At the lower levels of the protocol stack, due to network congestion, traffic load balancing, or other unpredictable network behavior, IP packets may be lost, duplicated, or delivered out of order. TCP detects these problems, requests retransmission of lost data, rearranges out-of-order data, and even helps minimize network congestion to reduce the occurrence of the other problems. If the data still remains undelivered, its source is notified of this failure. Once the TCP receiver has reassembled the sequence of octets originally transmitted, it passes them to the receiving application. Thus, TCP abstracts the application's communication from the underlying networking details.
TCP is utilized extensively by many popular applications carried on the Internet, including the World Wide Web (WWW), E-mail, File Transfer Protocol, Secure Shell, peer-to-peer file sharing, and many streaming media applications.
TCP is optimized for accurate delivery rather than timely delivery, and therefore, TCP sometimes incurs relatively long delays (on the order of seconds) while waiting for out-of-order messages or retransmissions of lost messages. It is not particularly suitable for real-time applications such as Voice over IP. For such applications, protocols like the Real-time Transport Protocol (RTP) running over the User Datagram Protocol (UDP) are usually recommended instead.[2]
TCP is a reliable stream delivery service that guarantees that all bytes received will be identical with bytes sent and in the correct order. Since packet transfer over many networks is not reliable, a technique known as positive acknowledgment with retransmission is used to guarantee reliability of packet transfers. This fundamental technique requires the receiver to respond with an acknowledgment message as it receives the data. The sender keeps a record of each packet it sends. The sender also maintains a timer from when the packet was sent, and retransmits a packet if the timer expires before the message has been acknowledged. The timer is needed in case a packet gets lost or corrupted.[2]
While IP handles actual delivery of the data, TCP keeps track of the individual units of data transmission, called segments, that a message is divided into for efficient routing through the network. For example, when an HTML file is sent from a web server, the TCP software layer of that server divides the sequence of octets of the file into segments and forwards them individually to the IP software layer (Internet Layer). The Internet Layer encapsulates each TCP segment into an IP packet by adding a header that includes (among other data) the destination IP address. When the client program on the destination computer receives them, the TCP layer (Transport Layer) reassembles the individual segments, and ensures they are correctly ordered and error free as it streams them to an application.
TCP segment structure
Transmission Control Protocol accepts data from a data stream, divides it into chunks, and adds a TCP header creating a TCP segment. The TCP segment is then encapsulated into an Internet Protocol (IP) datagram, and exchanged with peers.[3]
The term TCP packet appears in both informal and formal usage, whereas in more precise terminology segment refers to the TCP Protocol Data Unit (PDU), datagram[4] to the IP PDU, and frame to the data link layer PDU:
Processes transmit data by calling on the TCP and passing buffers of data as arguments.
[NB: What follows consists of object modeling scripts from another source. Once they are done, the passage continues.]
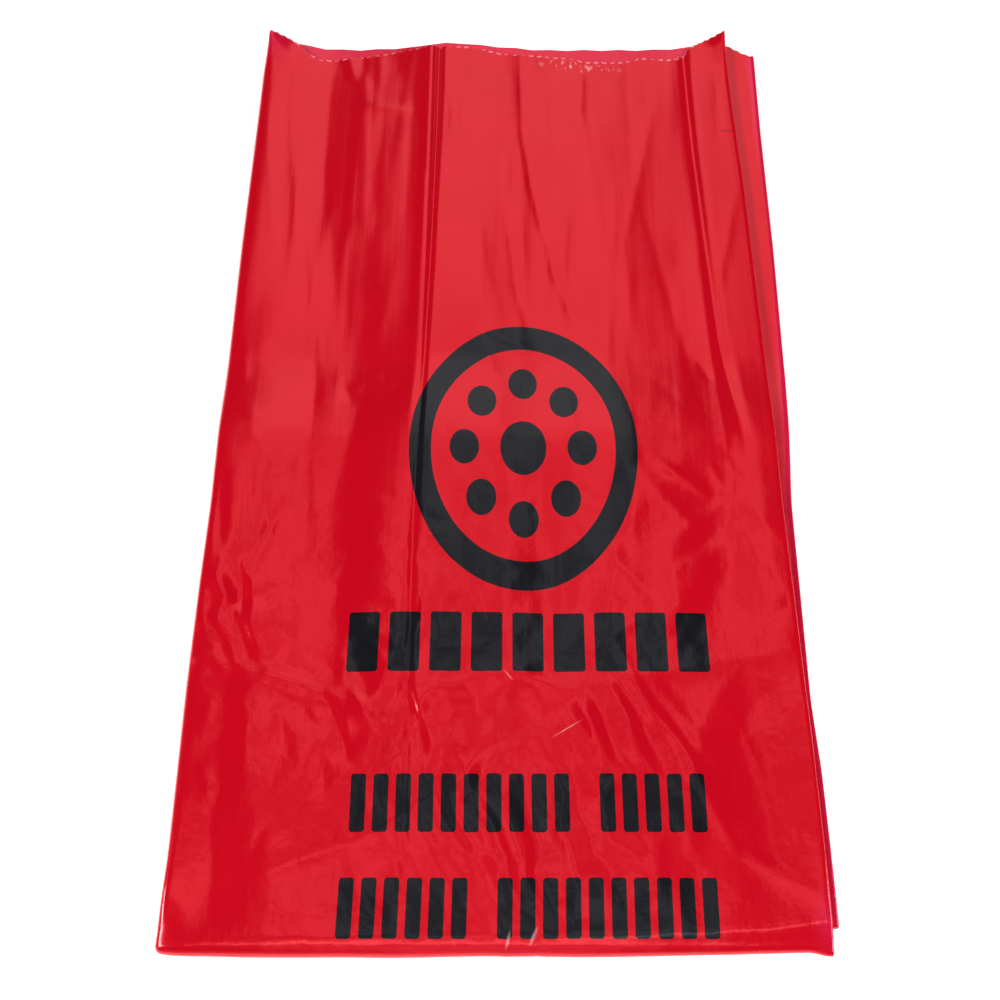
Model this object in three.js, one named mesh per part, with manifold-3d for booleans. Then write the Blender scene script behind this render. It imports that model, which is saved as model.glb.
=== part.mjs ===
// A red polyethylene waste bag, folded flat as it is stored.
// The bag is one tube of film, open at its mouth and sealed across its bottom.
// It is folded in half lengthwise, and its lower part is folded back under the rest.
import * as THREE from "three";
import { mergeVertices } from "three/addons/utils/BufferGeometryUtils.js";
import Module from "manifold-3d";

// Sizes in millimetres: X across the pack, Y towards the mouth, Z up from the floor.
const tubeWidth = 610; // the tube pressed flat, before it is folded in half
const bagLength = 813; // from the mouth to the end of the bottom seal
const packLength = 560; // from the mouth to the rounded fold at the near end
const backStep = 11; // how far the back half reaches past the front half
const mouthStep = 12; // how far the front wall ends short of the wall behind it
const sealLength = 10; // the welded band across the bottom
const rampLength = 60; // run over which the pack climbs onto the part folded under it
const filmWall = 0.8; // wall that stands in for the far thinner film
const airGap = 0.8; // clearance between two walls that lie on each other
const arcSteps = 4; // facets in a quarter turn of the small folds
const bendSteps = 12; // facets in the rounded fold at the near end
const rampSteps = 8; // facets in the climb

const frontWidth = (tubeWidth - backStep) / 2;
const backWidth = frontWidth + backStep;
const tubeThickness = 2 * filmWall + airGap;
const halfThickness = tubeThickness + airGap / 2;
const packThickness = 2 * halfThickness;
const bendRadius = halfThickness + airGap / 2;

// The flattened tube folded in half, seen along the bag and drawn in from its outer face.
// The fold is at the left and the tube's two edges end at the right.
function foldedTube(inset) {
  const edgeRadius = tubeThickness / 2 - inset;
  const backEdge = backWidth - tubeThickness / 2;
  const frontEdge = frontWidth - tubeThickness / 2;
  const quarter = Math.PI / 2;
  const outline = new THREE.Shape();
  outline.moveTo(halfThickness, inset);
  outline.lineTo(backEdge, inset);
  outline.absarc(backEdge, tubeThickness / 2, edgeRadius, -quarter, quarter, false);
  outline.lineTo(halfThickness, tubeThickness - inset);
  outline.absarc(halfThickness, halfThickness, airGap / 2 + inset, -quarter, -3 * quarter, true);
  outline.lineTo(frontEdge, packThickness - tubeThickness + inset);
  outline.absarc(frontEdge, packThickness - tubeThickness / 2, edgeRadius, -quarter, quarter, false);
  outline.lineTo(halfThickness, packThickness - inset);
  outline.absarc(halfThickness, halfThickness, halfThickness - inset, quarter, 3 * quarter, false);
  return outline;
}

// The line that the pack follows, given as stations with a place and a heading.
// The section stays level across the line and doesn't twist.
class FoldLine extends THREE.Curve {
  constructor(stations) {
    super();
    this.stations = stations;
  }

  stationAt(u) {
    return this.stations[Math.round(u * (this.stations.length - 1))];
  }

  getPoint(u, target = new THREE.Vector3()) {
    return target.copy(this.stationAt(u).place);
  }

  getPointAt(u, target) {
    return this.getPoint(u, target);
  }

  computeFrenetFrames(segments) {
    const frames = { tangents: [], normals: [], binormals: [] };
    for (let i = 0; i <= segments; i += 1) {
      const heading = this.stationAt(i / segments).heading;
      const across = new THREE.Vector3(1, 0, 0);
      frames.tangents.push(heading.clone());
      frames.normals.push(across);
      frames.binormals.push(new THREE.Vector3().crossVectors(heading, across));
    }
    return frames;
  }
}

function station(y, z, headingY, headingZ) {
  return {
    place: new THREE.Vector3(-backWidth / 2, y, z),
    heading: new THREE.Vector3(0, headingY, headingZ).normalize(),
  };
}

// The line runs along the outer face of the section's underside.
// From the mouth it lies on the floor, climbs, turns round the near fold and comes back below.
const mouthY = packLength / 2;
const bendY = -packLength / 2 + bendRadius + halfThickness;
const topLevel = 2 * bendRadius;
const turnLength = Math.PI * bendRadius;
const sealY = bendY + bagLength - (mouthY - bendY) - turnLength;
const rampEnd = sealY + 2 * airGap;

function bagStations() {
  const stations = [station(mouthY, 0, -1, 0)];
  for (let i = 0; i <= rampSteps; i += 1) {
    const share = i / rampSteps;
    const turn = Math.PI * share;
    const y = rampEnd + rampLength * (1 - share);
    const z = (topLevel * (1 - Math.cos(turn))) / 2;
    const slope = (topLevel * Math.PI * Math.sin(turn)) / (2 * rampLength);
    stations.push(station(y, z, -1, slope));
  }
  const centre = bendRadius + halfThickness;
  for (let i = 0; i <= bendSteps; i += 1) {
    const turn = (Math.PI * i) / bendSteps;
    const inner = airGap / 2;
    const y = bendY - inner * Math.sin(turn);
    const z = centre + inner * Math.cos(turn);
    stations.push(station(y, z, -Math.cos(turn), -Math.sin(turn)));
  }
  stations.push(station(sealY, packThickness, 1, 0));
  return stations;
}

function sweep(section, stations) {
  return new THREE.ExtrudeGeometry(section, {
    extrudePath: new FoldLine(stations),
    steps: stations.length - 1,
    curveSegments: arcSteps,
    bevelEnabled: false,
  });
}

const wasm = await Module();
wasm.setup();

function toSolid(geometry) {
  const bare = geometry.clone();
  bare.deleteAttribute("normal");
  bare.deleteAttribute("uv");
  const merged = mergeVertices(bare, 1e-4);
  return new wasm.Manifold(
    new wasm.Mesh({
      numProp: 3,
      vertProperties: merged.attributes.position.array,
      triVerts: new Uint32Array(merged.index.array),
    }),
  );
}

function toGeometry(solid) {
  const mesh = solid.getMesh();
  const geometry = new THREE.BufferGeometry();
  geometry.setAttribute("position", new THREE.BufferAttribute(mesh.vertProperties, 3));
  geometry.setIndex(new THREE.BufferAttribute(mesh.triVerts, 1));
  const faceted = geometry.toNonIndexed();
  faceted.computeVertexNormals();
  return faceted;
}

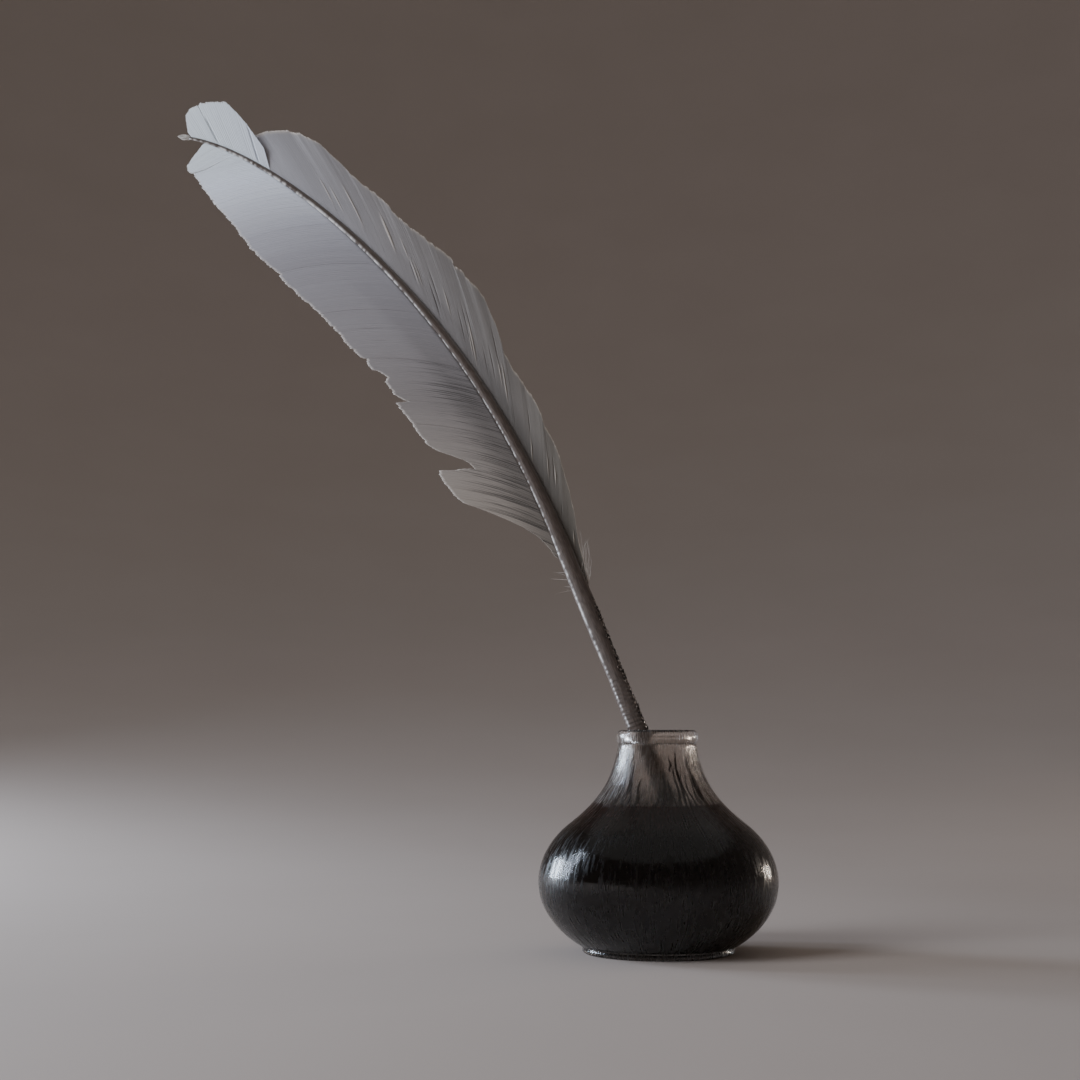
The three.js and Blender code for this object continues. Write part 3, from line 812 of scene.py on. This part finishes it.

The TCP packages the data from these buffers into segments and calls on the internet module [e.g. IP] to transmit each segment to the destination TCP.[5]
A TCP segment consists of a segment header and a data section. The TCP header contains 10 mandatory fields, and an optional extension field (Options, pink background in table).
The data section follows the header. Its contents are the payload data carried for the application. The length of the data section is not specified in the TCP segment header. It can be calculated by subtracting the combined length of the TCP header and the encapsulating IP header from the total IP datagram length (specified in the IP header).